Copy all lines of the listing that include the string "follow".

====================

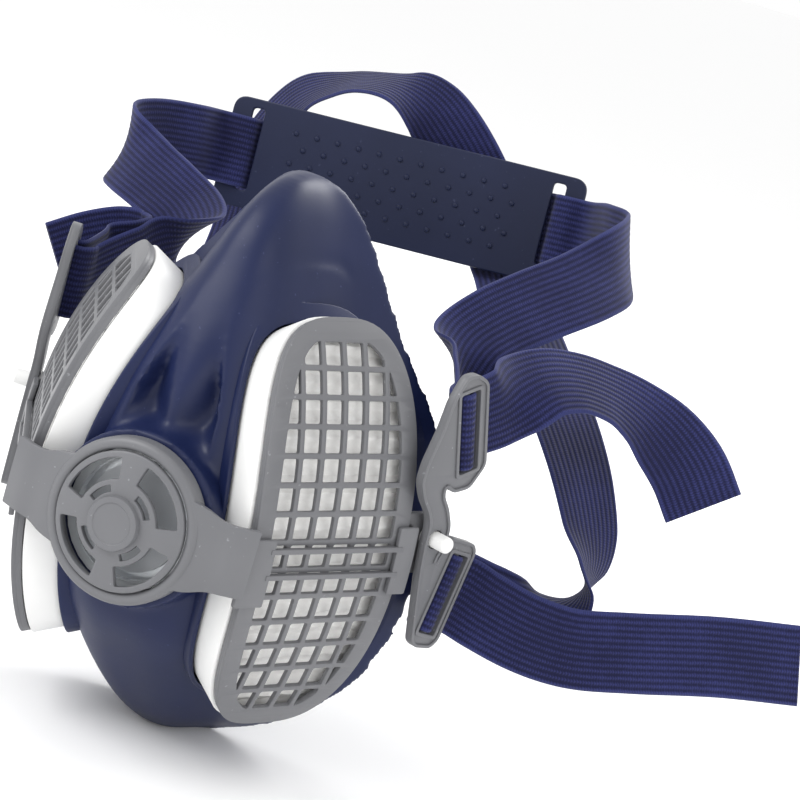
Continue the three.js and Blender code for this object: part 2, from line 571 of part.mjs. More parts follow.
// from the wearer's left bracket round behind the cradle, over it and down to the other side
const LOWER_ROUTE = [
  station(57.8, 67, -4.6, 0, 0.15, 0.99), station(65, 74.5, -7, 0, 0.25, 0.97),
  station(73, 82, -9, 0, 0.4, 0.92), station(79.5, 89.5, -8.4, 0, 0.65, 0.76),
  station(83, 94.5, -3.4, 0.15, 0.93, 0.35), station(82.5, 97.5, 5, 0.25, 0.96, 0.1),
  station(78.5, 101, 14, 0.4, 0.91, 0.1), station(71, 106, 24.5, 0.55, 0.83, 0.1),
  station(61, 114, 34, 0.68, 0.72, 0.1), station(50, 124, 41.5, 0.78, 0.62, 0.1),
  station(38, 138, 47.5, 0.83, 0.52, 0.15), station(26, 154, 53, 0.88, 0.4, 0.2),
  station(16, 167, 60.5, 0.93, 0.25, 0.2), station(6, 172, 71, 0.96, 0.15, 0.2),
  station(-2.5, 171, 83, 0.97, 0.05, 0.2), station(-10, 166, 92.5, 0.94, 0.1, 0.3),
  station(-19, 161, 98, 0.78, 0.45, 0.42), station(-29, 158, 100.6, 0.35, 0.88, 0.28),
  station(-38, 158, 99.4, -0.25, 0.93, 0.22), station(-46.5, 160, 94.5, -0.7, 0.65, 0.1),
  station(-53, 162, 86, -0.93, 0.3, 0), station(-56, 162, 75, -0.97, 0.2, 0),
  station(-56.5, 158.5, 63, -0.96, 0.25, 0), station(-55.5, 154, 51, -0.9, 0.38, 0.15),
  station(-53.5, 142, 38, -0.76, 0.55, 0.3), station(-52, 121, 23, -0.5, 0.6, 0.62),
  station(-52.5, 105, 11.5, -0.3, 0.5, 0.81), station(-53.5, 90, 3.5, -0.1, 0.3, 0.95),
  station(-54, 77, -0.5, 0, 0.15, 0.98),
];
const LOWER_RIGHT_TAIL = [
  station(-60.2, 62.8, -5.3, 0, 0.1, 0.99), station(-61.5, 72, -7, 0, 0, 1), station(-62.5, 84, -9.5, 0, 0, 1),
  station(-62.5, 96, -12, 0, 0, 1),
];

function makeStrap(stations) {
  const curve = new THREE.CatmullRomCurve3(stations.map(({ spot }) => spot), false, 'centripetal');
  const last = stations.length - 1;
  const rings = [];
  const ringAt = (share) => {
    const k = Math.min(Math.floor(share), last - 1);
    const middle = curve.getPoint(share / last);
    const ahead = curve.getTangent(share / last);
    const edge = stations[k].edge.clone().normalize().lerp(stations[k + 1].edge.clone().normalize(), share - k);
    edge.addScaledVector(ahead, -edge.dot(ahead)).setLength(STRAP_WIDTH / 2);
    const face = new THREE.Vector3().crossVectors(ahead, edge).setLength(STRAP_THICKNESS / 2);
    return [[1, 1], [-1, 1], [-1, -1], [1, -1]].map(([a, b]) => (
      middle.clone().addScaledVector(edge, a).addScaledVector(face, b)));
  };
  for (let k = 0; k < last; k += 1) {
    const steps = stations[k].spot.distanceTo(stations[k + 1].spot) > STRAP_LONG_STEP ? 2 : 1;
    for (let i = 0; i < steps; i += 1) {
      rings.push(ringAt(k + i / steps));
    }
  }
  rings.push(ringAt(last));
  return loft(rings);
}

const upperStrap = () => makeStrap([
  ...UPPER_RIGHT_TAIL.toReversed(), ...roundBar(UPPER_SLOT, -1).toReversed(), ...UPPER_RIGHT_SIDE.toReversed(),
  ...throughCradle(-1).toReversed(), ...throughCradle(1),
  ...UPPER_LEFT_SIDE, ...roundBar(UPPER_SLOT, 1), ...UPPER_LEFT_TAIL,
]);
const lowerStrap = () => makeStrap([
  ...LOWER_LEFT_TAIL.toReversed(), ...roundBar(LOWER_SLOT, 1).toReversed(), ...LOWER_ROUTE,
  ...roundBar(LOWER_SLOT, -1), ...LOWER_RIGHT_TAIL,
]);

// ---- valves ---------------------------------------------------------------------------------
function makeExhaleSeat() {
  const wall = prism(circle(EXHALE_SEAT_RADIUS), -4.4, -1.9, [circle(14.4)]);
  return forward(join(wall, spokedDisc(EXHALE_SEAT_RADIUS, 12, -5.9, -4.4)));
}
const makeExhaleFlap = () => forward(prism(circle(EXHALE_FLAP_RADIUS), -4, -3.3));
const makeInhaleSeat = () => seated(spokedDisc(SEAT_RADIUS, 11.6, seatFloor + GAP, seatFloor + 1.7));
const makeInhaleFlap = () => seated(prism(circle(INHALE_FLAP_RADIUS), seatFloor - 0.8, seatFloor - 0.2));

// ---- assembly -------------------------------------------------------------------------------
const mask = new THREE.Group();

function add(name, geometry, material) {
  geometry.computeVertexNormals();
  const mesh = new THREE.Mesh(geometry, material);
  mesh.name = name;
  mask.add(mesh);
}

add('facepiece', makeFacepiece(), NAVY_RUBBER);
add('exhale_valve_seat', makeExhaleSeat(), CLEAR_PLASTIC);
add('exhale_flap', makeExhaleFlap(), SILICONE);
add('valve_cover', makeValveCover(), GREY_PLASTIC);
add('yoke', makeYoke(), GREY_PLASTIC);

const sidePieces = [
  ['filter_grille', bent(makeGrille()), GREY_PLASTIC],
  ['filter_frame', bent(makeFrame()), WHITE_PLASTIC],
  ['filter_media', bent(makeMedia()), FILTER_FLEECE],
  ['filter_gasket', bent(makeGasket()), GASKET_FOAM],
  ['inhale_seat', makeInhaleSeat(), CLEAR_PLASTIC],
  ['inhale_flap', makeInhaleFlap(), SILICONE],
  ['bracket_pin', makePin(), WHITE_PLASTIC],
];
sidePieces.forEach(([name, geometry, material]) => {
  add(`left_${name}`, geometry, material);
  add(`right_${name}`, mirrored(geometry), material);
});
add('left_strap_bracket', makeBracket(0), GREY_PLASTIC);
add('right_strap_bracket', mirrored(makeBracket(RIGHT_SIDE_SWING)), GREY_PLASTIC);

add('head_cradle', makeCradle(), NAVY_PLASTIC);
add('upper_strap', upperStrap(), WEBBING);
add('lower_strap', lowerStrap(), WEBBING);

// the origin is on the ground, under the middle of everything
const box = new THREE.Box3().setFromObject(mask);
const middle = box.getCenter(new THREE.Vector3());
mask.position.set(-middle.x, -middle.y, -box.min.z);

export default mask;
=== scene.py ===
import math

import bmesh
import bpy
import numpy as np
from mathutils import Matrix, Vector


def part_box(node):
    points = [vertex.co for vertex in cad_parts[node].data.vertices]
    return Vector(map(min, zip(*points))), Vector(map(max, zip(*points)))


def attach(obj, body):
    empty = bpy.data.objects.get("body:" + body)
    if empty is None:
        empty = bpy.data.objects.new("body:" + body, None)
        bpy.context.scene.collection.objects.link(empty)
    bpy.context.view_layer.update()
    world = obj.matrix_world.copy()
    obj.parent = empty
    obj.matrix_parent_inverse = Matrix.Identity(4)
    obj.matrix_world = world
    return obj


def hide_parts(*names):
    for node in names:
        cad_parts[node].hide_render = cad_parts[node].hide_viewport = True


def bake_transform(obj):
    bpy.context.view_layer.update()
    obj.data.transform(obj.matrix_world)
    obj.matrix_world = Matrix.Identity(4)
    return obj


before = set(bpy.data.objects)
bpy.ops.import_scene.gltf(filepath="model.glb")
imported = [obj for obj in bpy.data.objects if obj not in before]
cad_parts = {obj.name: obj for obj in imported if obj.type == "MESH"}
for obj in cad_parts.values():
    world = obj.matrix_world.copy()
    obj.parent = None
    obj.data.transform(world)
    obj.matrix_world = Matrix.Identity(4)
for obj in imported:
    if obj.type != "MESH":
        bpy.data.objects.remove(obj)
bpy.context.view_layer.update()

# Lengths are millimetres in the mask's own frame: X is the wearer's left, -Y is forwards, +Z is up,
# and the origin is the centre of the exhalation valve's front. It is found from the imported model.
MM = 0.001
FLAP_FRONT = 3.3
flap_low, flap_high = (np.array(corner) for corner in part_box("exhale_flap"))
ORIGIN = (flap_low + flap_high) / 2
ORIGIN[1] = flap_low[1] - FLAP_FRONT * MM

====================

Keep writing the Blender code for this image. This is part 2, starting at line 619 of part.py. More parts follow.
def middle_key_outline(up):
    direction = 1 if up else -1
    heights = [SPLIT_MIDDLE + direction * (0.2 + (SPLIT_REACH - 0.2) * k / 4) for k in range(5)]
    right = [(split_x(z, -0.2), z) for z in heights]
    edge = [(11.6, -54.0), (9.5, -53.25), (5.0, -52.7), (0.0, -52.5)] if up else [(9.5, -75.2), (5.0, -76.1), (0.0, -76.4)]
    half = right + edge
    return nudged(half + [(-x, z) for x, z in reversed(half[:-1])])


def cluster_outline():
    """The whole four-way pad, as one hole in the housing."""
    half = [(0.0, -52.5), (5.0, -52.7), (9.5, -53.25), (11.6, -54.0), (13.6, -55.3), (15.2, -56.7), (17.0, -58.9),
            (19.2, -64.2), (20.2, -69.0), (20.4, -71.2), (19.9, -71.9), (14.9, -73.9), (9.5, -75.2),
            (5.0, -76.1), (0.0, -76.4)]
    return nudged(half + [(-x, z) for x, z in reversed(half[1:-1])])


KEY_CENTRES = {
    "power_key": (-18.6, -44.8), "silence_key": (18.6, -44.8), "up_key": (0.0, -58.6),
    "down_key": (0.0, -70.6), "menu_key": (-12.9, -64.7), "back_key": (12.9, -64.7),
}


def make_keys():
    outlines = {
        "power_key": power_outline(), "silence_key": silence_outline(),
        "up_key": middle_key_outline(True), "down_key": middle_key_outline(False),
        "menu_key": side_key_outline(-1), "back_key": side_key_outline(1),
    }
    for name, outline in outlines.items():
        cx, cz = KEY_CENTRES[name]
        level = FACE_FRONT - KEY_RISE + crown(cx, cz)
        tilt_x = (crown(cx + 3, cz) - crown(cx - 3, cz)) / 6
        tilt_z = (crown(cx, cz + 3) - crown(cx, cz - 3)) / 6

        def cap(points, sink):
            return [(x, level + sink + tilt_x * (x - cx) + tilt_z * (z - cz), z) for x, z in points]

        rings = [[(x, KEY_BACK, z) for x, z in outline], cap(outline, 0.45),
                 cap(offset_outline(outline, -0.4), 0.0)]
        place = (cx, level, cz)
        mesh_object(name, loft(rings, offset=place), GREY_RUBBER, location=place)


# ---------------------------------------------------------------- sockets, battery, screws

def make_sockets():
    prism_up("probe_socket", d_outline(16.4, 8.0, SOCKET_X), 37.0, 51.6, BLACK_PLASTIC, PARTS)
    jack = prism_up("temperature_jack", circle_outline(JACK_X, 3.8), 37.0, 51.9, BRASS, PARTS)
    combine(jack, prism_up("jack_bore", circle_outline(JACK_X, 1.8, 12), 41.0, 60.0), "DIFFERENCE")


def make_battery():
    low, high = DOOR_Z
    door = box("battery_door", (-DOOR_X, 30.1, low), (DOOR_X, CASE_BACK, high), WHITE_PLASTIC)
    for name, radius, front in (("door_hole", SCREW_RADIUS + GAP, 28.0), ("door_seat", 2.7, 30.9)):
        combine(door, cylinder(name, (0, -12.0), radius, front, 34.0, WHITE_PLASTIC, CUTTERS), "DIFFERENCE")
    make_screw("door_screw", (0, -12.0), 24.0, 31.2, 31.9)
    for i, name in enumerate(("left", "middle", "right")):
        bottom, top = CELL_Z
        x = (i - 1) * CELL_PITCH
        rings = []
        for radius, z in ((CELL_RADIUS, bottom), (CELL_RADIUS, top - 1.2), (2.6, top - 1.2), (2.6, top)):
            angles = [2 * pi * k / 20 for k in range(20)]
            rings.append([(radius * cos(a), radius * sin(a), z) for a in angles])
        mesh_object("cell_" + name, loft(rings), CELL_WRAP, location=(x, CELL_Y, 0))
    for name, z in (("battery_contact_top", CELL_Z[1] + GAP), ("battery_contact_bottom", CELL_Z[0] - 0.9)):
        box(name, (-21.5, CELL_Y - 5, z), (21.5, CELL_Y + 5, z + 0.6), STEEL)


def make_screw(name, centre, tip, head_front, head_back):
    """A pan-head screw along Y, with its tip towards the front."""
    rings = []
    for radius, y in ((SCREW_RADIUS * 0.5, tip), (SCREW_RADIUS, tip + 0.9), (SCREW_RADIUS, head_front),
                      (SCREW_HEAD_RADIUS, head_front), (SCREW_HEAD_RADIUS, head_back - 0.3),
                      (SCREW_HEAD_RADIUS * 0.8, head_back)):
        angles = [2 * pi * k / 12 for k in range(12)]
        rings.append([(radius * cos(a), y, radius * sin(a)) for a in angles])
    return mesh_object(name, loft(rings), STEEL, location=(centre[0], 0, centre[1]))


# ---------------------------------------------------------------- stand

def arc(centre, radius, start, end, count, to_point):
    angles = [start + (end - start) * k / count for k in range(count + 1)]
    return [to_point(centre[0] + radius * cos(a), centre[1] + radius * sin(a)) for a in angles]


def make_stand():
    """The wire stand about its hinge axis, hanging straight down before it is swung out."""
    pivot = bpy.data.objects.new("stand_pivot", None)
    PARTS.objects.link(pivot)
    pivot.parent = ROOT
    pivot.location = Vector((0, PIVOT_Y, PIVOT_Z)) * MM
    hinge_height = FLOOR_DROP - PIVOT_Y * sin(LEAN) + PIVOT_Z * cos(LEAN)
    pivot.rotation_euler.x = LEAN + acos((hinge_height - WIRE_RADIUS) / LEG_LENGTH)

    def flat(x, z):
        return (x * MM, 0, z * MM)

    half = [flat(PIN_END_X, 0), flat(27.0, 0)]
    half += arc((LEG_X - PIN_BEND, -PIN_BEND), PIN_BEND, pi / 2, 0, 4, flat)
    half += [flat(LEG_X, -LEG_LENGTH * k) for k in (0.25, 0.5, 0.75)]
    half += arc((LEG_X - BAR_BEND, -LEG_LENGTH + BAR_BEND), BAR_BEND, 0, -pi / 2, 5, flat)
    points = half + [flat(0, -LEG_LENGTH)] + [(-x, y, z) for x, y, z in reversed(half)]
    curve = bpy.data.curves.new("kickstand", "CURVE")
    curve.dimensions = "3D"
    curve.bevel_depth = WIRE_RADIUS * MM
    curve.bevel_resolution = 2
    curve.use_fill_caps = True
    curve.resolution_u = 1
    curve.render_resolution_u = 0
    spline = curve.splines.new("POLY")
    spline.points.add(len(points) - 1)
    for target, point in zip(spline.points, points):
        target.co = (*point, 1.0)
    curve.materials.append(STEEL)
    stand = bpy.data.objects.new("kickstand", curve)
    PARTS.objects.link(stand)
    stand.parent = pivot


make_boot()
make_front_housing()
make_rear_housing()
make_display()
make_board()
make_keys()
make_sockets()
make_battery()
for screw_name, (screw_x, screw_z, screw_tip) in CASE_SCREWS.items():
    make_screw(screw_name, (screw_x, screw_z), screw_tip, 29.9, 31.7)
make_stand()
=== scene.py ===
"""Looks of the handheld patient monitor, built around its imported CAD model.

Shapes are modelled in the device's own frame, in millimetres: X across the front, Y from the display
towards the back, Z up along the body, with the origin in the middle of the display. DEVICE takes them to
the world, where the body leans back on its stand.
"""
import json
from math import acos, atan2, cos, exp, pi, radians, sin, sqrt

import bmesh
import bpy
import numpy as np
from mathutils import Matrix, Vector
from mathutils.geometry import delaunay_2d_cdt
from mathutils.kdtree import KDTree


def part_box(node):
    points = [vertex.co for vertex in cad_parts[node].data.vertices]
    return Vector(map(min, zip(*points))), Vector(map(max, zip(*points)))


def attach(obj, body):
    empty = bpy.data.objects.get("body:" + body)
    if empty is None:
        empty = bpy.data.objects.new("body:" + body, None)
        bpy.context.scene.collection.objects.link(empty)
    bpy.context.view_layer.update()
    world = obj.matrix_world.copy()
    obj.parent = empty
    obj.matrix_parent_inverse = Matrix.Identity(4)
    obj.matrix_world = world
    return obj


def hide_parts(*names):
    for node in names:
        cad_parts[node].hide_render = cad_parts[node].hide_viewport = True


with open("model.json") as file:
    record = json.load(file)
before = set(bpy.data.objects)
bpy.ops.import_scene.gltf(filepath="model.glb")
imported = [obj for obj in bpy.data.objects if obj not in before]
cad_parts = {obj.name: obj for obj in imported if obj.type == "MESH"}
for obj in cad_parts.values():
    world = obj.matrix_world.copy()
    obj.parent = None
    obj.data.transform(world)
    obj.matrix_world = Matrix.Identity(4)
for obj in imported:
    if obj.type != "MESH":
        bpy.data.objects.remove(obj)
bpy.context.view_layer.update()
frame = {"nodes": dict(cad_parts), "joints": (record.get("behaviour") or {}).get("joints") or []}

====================

» Reply to the exercise:
Continue the three.js and Blender code for this object: part 2, from line 571 of part.mjs. More parts follow.
Keep writing the Blender code for this image. This is part 2, starting at line 619 of part.py. More parts follow.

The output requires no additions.